* Start *
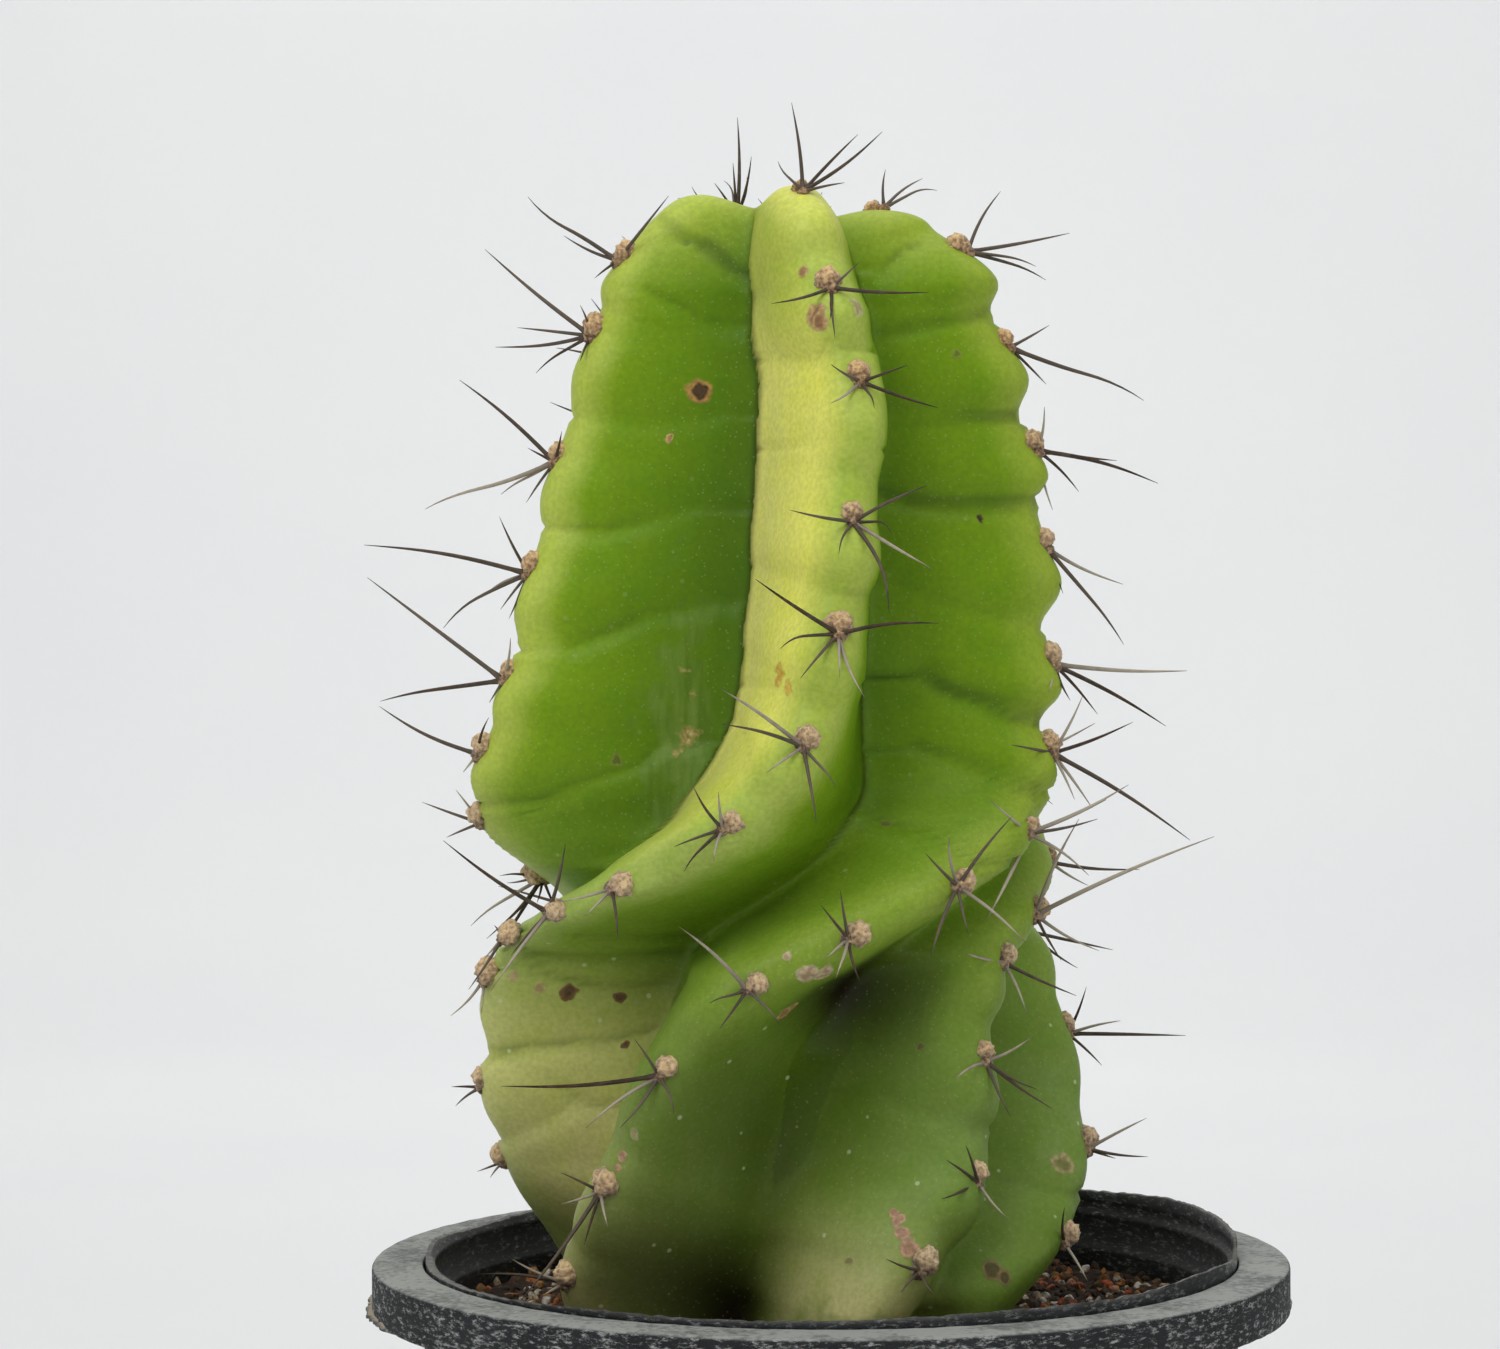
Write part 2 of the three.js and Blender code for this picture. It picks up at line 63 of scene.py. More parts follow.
def addNode(tree, kind, inputs=None, stops=(), **settings):
    # adds a node, sets it up, and links or fills its inputs by name or number; a colour ramp also takes
    # its stops as place and hex
    node = tree.nodes.new(kind)
    for name, value in settings.items():
        setattr(node, name, value)
    for key, value in (inputs or {}).items():
        if isinstance(value, bpy.types.NodeSocket):
            tree.links.new(value, node.inputs[key])
        else:
            node.inputs[key].default_value = value
    if stops:
        elements = node.color_ramp.elements
        while len(elements) < len(stops):
            elements.new(0.5)
        for element, (place, hexCode) in zip(elements, stops):
            element.position = place
            element.color = colour(hexCode)
    return node


def grain(size):
    # texture scale for a pattern whose features are this many millimetres across
    return 1000 / size


def startMaterial(name, fieldNames=(), **settings):
    # a new material with its shader's constant values set, where it is on the piece, and what is stored
    # on the piece for it
    material = bpy.data.materials.new(name)
    material.use_nodes = True
    tree = material.node_tree
    shader = tree.nodes["Principled BSDF"]
    for key, value in settings.items():
        shader.inputs[key.replace("_", " ")].default_value = value
    where = addNode(tree, "ShaderNodeTexCoord").outputs["Object"]
    field = {
        key: addNode(tree, "ShaderNodeAttribute", attribute_name=key).outputs["Fac"] for key in fieldNames
    }
    return material, tree, shader, where, field


def paintOver(tree, base, layers):
    # lays colours over a base one by one. A layer is the value that says where, its colour, and, when the
    # value isn't the share itself, the low and high end of the value and the share at each end.
    for value, tone, *ends in layers:
        if ends:
            inputs = {0: value, 1: ends[0], 2: ends[1], 3: ends[2], 4: ends[3]}
            value = addNode(tree, "ShaderNodeMapRange", inputs, **smoothly).outputs[0]
        tone = colour(tone) if isinstance(tone, str) else tone
        base = addNode(tree, "ShaderNodeMix", {0: value, 6: base, 7: tone}, data_type="RGBA").outputs[2]
    return base


def finishMaterial(tree, shader, tone, height, strength, depth):
    # the finished colour, and a bump as deep as this many metres
    bump = addNode(tree, "ShaderNodeBump", {"Strength": strength, "Distance": depth, "Height": height})
    tree.links.new(tone, shader.inputs["Base Color"])
    tree.links.new(bump.outputs[0], shader.inputs["Normal"])


def makePiece(name, vertices, faces, material):
    # vertices come in millimetres and are stored in metres
    mesh = bpy.data.meshes.new(name)
    points = (np.asarray(vertices, float) * millimetre).tolist()
    mesh.from_pydata(points, [], faces)
    mesh.polygons.foreach_set("use_smooth", [True] * len(faces))
    if material:
        mesh.materials.append(material)
    piece = bpy.data.objects.new(name, mesh)
    bpy.context.scene.collection.objects.link(piece)
    return piece


def storeField(piece, name, values):
    field = piece.data.attributes.new(name, "FLOAT", "POINT")
    field.data.foreach_set("value", np.asarray(values, np.float32).ravel())


def skinFaces(rows, sides):
    # faces over rings of points, one ring per row from the bottom up
    faces = []
    for row in range(rows - 1):
        low = row * sides
        high = low + sides
        for i in range(sides):
            following = (i + 1) % sides
            faces.append((low + i, low + following, high + following, high + i))
    return faces


def capFaces(start, sides, point, upward):
    # fan from a ring to a single point
    pairs = [(start + i, start + (i + 1) % sides) for i in range(sides)]
    return [(a, b, point) if upward else (b, a, point) for a, b in pairs]


def along(rows, place):
    # smooth curve through rows of numbers whose first is the place along it, in falling order
    rows = np.asarray(rows, float)
    last = len(rows) - 1
    at = np.clip(np.asarray(place, float), rows[last, 0], rows[0, 0])
    i = np.minimum((rows[1:, 0] > at[..., None]).sum(-1), last - 1)
    a, b = rows[i], rows[i + 1]
    p, q = rows[np.maximum(i - 1, 0)], rows[np.minimum(i + 2, last)]
    span = b[..., :1] - a[..., :1]
    t = (at[..., None] - a[..., :1]) / span
    startSlope = (b - p) / (b[..., :1] - p[..., :1]) * span
    endSlope = (q - a) / (q[..., :1] - a[..., :1]) * span
    curve = a * (2 * t**3 - 3 * t**2 + 1) + startSlope * (t**3 - 2 * t**2 + t)
    curve = curve + b * (3 * t**2 - 2 * t**3) + endSlope * (t**3 - t**2)
    return curve[..., 1:]


def bakeNodes(source, tree, name, settings):
    # runs a node tree on a piece and keeps the result as a plain mesh in a new piece
    modifier = source.modifiers.new(tree.name, "NODES")
    modifier.node_group = tree
    for item in tree.interface.items_tree:
        if item.item_type == "SOCKET" and item.in_out == "INPUT" and item.name in settings:
            modifier[item.identifier] = settings[item.name]
    evaluated = source.evaluated_get(bpy.context.evaluated_depsgraph_get())
    mesh = bpy.data.meshes.new_from_object(evaluated)
    source.modifiers.remove(modifier)
    bpy.data.objects.remove(source)
    piece = bpy.data.objects.new(name, mesh)
    bpy.context.scene.collection.objects.link(piece)
    return piece


def startTree(name, **inputs):
    # geometry tree with a geometry input and output, and the named inputs given as kind and value
    tree = bpy.data.node_groups.new(name, "GeometryNodeTree")
    tree.interface.new_socket("Geometry", in_out="INPUT", socket_type="NodeSocketGeometry")
    for key, (kind, value) in inputs.items():
        socket = tree.interface.new_socket(key, in_out="INPUT", socket_type="NodeSocket" + kind)
        socket.default_value = value
    tree.interface.new_socket("Geometry", in_out="OUTPUT", socket_type="NodeSocketGeometry")
    return tree, tree.nodes.new("NodeGroupInput")


def endTree(tree, geometry, material):
    # the export drops instances, so every tree ends in real geometry with its material
    real = addNode(tree, "GeometryNodeRealizeInstances", {0: geometry})
    finished = addNode(tree, "GeometryNodeSetMaterial", {0: real.outputs[0], "Material": material})
    addNode(tree, "NodeGroupOutput", {0: finished.outputs[0]})


def hashShare(*keys):
    # the same pseudo-random share for the same keys, every run
    return random.Random(" ".join(map(str, keys))).random()


# ---- the stem's shape ----------------------------------------------------------------------------

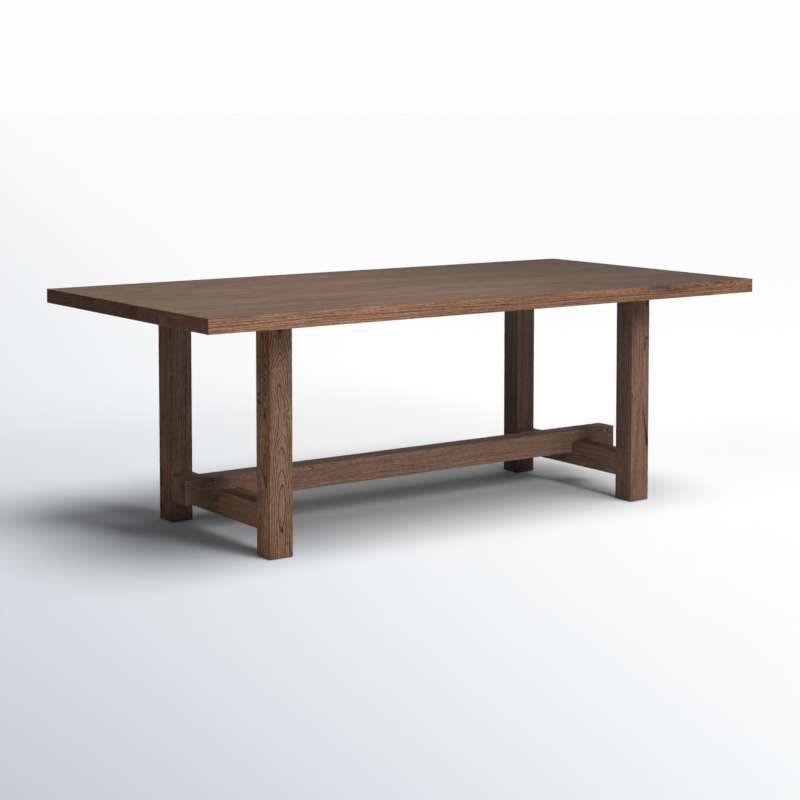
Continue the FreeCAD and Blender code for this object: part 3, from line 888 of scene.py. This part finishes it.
def studio_floor():
    """One flat square under the feet, with a pale matt material.

    The light of the near panel on the floor is its level times the height of the panel and the distance along
    its aim, over the fourth power of the distance. The colour is divided by the sum of it and the base light.
    """
    mesh = bpy.data.meshes.new("studio_floor")
    corner_signs = ((-1, -1), (1, -1), (1, 1), (-1, 1))
    mesh.from_pydata([(x * FLOOR_REACH, y * FLOOR_REACH, 0) for x, y in corner_signs], [], [(0, 1, 2, 3)])
    floor = bpy.data.objects.new("studio_floor", mesh)
    bpy.context.scene.collection.objects.link(floor)
    material, bench, shader = new_material("pale_floor")
    shader.inputs["Roughness"].default_value = 1.0
    shader.inputs["Specular IOR Level"].default_value = 0.0
    place = bench.tree.nodes.new("ShaderNodeTexCoord").outputs["Object"]

    aim = NEAR_PANEL_AIM - NEAR_PANEL_PLACE
    away = bench.vector("SUBTRACT", place, NEAR_PANEL_PLACE)
    squared = bench.vector("DOT_PRODUCT", away, away, output="Value")
    forward = bench.vector("DOT_PRODUCT", away, aim, output="Value")
    strength = NEAR_PANEL_LEVEL * aim.length * NEAR_PANEL_PLACE.z
    light = bench.math("DIVIDE", bench.math("MULTIPLY", forward, strength), bench.math("POWER", squared, 2.0))
    light = bench.math("ADD", bench.math("MAXIMUM", light, 0.0), FLOOR_BASE_LIGHT)
    light = bench.math("MAXIMUM", light, 1.0)
    even = bench.vector("DIVIDE", PALE, bench.join(light, light, light))

    across = bench.vector("DOT_PRODUCT", place, RIGHT_IN_VIEW, output="Value")
    along = bench.vector("DOT_PRODUCT", place, AWAY_IN_VIEW, output="Value")
    beside = bench.math("MULTIPLY", bench.ramp(across, *DIM_RIGHT, 1.0, 0.0), bench.ramp(across, *DIM_LEFT))
    distance = bench.math("MAXIMUM", bench.math("ADD", along, DIM_START), DIM_LEAST)
    nearness = bench.math("MULTIPLY", bench.math("DIVIDE", DIM_FULL, distance), bench.ramp(along, *DIM_NEAR))
    dim = bench.math("MULTIPLY", bench.math("MULTIPLY", beside, nearness), DIM_SHARE)
    bench.wire(bench.mix(dim, even, opaque(DIM_COLOUR)), shader.inputs["Base Color"])
    mesh.materials.append(material)


studio_floor()

# The camera
# A long lens off the near left corner, 1.34 m above the floor, tipped down a little, with part of the shift
# that the photo has.

SENSOR = 36.0
FOCAL_SHARE = 1860.0 / 800.0
CAMERA_PLACE = (-3.589, -5.044, 1.343)
CAMERA_TURN = 35.18
CAMERA_DIP = 4.02
SHIFT_DOWN = -0.2
SHIFT_SIDE = -0.002
NEAREST_SEEN = 0.1
FARTHEST_SEEN = 2000.0

lens = bpy.data.cameras.new("photo_camera")
lens.sensor_width = SENSOR
lens.lens = SENSOR * FOCAL_SHARE
lens.shift_x = SHIFT_SIDE
lens.shift_y = SHIFT_DOWN
lens.clip_start = NEAREST_SEEN
lens.clip_end = FARTHEST_SEEN
camera = bpy.data.objects.new("photo_camera", lens)
camera.location = CAMERA_PLACE
camera.rotation_euler = (math.radians(90.0 - CAMERA_DIP), 0.0, math.radians(-CAMERA_TURN))
bpy.context.scene.collection.objects.link(camera)
bpy.context.scene.camera = camera

bpy.context.scene.view_settings.view_transform = "Standard"
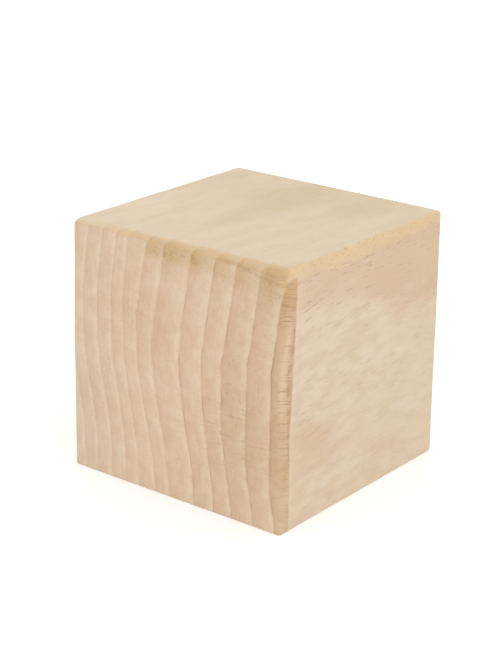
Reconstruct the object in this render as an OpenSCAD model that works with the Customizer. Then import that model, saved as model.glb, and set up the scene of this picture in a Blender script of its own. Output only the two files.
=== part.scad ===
// Solid wooden cube with rounded edges and corners: a plain building and craft
// block.
//
// The wood is beech. A length of it is planed to a square section and cut
// across, and then the block is sanded, which rounds all its edges and corners
// alike. The grain runs along Y, so the two faces square to Y are end grain.
//
// Frame: +Z up, origin at the centre of the face that the block rests on.

/* [Block] */
// Width and height of the square section that the timber is planed to, mm
section = 50; // [20:1:100]
// Length that is cut from it along the grain, mm
cut_length = 50; // [20:1:100]

/* [Edges] */
// Radius that sanding gives the edges and corners, mm
edge_r = 1.4; // [0.4:0.1:5]

/* [Hidden] */
wood_colour = [0.87, 0.78, 0.66];
block = [section, cut_length, section];
// From the centre of the block to the axes of its rounded edges, each way
to_edge_axis = block / 2 - [edge_r, edge_r, edge_r];
round_fn = 96;
// How a shape that stands along Z is turned to lie along X, Y or Z
TURN_ONTO = [[0, 90, 0], [90, 0, 0], [0, 0, 0]];

// Three crossed boxes, one for each axis. Each has the full size along its own
// axis, so its two ends are faces of the block, and leaves out the rounded
// edges on its four sides.
module flat_faces() {
    for (axis = [0:2])
        cube([for (i = [0:2]) i == axis ? block[i] : 2 * to_edge_axis[i]], center = true);
}

// Twelve straight rounded edges, four along each axis
module rounded_edges() {
    for (axis = [0:2], u = [-1, 1], v = [-1, 1]) {
        side = [for (i = [0:2]) i == axis ? 0 : i == (axis + 1) % 3 ? u : v];
        translate([for (i = [0:2]) side[i] * to_edge_axis[i]])
            rotate(TURN_ONTO[axis])
                cylinder(h = 2 * to_edge_axis[axis], r = edge_r, center = true, $fn = round_fn);
    }
}

// Eight corners, each a ball where three rounded edges meet
module ball_corners() {
    for (x = [-1, 1], y = [-1, 1], z = [-1, 1])
        translate([x * to_edge_axis[0], y * to_edge_axis[1], z * to_edge_axis[2]])
            sphere(r = edge_r, $fn = round_fn);
}

// The whole block, standing on its lower face
module wood_block() {
    color(wood_colour)
        translate([0, 0, section / 2])
            union() {
                flat_faces();
                rounded_edges();
                ball_corners();
            }
}

wood_block();
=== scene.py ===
import math

import bpy
import numpy as np
from mathutils import Matrix, Vector


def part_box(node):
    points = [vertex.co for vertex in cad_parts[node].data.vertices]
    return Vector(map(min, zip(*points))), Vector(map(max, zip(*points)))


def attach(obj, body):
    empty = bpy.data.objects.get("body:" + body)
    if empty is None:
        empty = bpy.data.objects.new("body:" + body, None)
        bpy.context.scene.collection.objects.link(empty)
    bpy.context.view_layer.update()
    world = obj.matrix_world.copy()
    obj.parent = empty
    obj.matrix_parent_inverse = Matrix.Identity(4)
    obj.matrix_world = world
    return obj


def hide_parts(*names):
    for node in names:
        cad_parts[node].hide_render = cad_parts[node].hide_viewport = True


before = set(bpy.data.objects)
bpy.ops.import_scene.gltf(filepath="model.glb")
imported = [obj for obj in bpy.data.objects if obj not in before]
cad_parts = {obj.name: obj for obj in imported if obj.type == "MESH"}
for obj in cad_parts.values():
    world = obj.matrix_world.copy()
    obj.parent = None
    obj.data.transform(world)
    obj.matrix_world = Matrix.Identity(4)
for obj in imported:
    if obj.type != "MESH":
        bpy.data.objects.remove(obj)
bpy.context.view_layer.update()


# ---------------------------------------------------------------------------
# The camera
# A long lens looks slightly down on one vertical edge of the block, with the
# end grain to the left of that edge and the flat-sawn face to its right.
# ---------------------------------------------------------------------------
BLOCK_LOW, BLOCK_HIGH = (np.array(corner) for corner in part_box("wood_block"))
BLOCK_CENTRE = (BLOCK_LOW + BLOCK_HIGH) / 2
BLOCK_SIDE = float((BLOCK_HIGH - BLOCK_LOW).max())

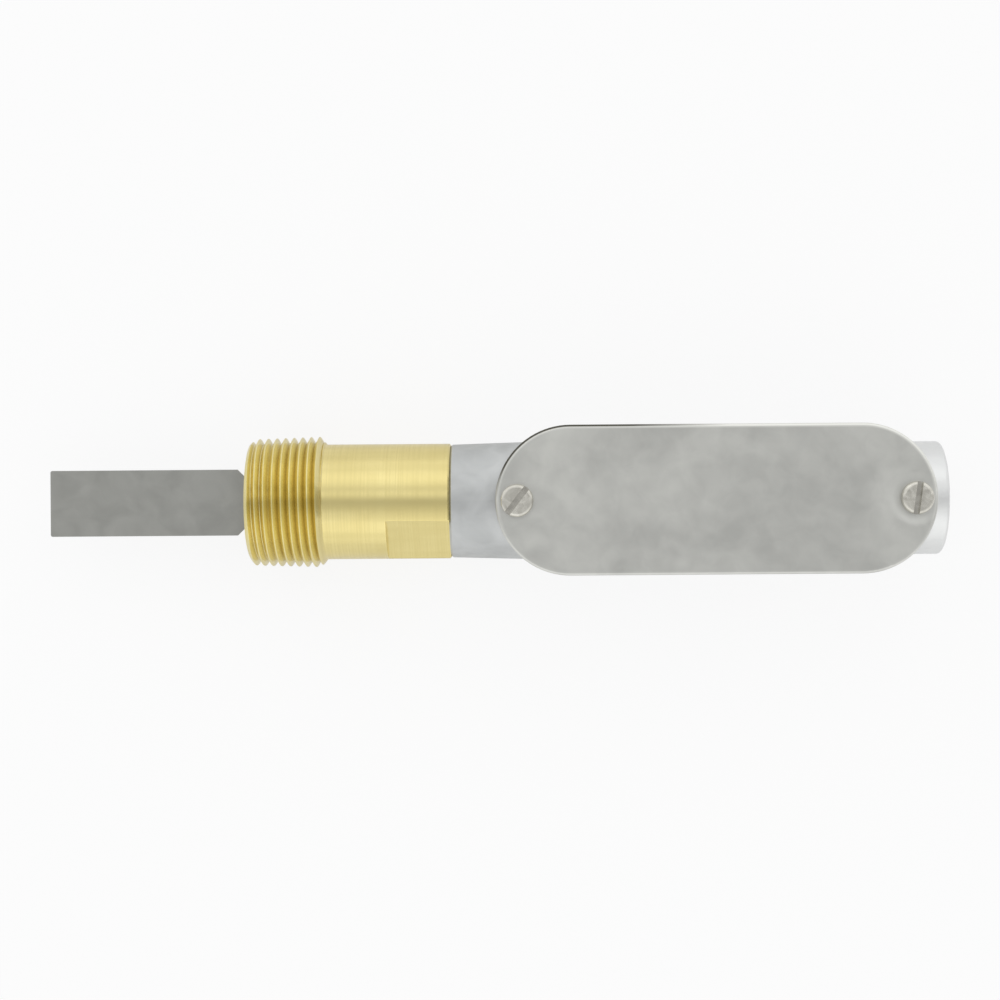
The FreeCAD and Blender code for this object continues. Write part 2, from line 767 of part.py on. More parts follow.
* End *
## Work required
Output nothing except the lines from the line with "rounded edges meet" through the line with "obj.parent = None", copied exactly, end lines included.

## The output
// Eight corners, each a ball where three rounded edges meet
module ball_corners() {
    for (x = [-1, 1], y = [-1, 1], z = [-1, 1])
        translate([x * to_edge_axis[0], y * to_edge_axis[1], z * to_edge_axis[2]])
            sphere(r = edge_r, $fn = round_fn);
}

// The whole block, standing on its lower face
module wood_block() {
    color(wood_colour)
        translate([0, 0, section / 2])
            union() {
                flat_faces();
                rounded_edges();
                ball_corners();
            }
}

wood_block();
=== scene.py ===
import math

import bpy
import numpy as np
from mathutils import Matrix, Vector


def part_box(node):
    points = [vertex.co for vertex in cad_parts[node].data.vertices]
    return Vector(map(min, zip(*points))), Vector(map(max, zip(*points)))


def attach(obj, body):
    empty = bpy.data.objects.get("body:" + body)
    if empty is None:
        empty = bpy.data.objects.new("body:" + body, None)
        bpy.context.scene.collection.objects.link(empty)
    bpy.context.view_layer.update()
    world = obj.matrix_world.copy()
    obj.parent = empty
    obj.matrix_parent_inverse = Matrix.Identity(4)
    obj.matrix_world = world
    return obj


def hide_parts(*names):
    for node in names:
        cad_parts[node].hide_render = cad_parts[node].hide_viewport = True


before = set(bpy.data.objects)
bpy.ops.import_scene.gltf(filepath="model.glb")
imported = [obj for obj in bpy.data.objects if obj not in before]
cad_parts = {obj.name: obj for obj in imported if obj.type == "MESH"}
for obj in cad_parts.values():
    world = obj.matrix_world.copy()
    obj.parent = None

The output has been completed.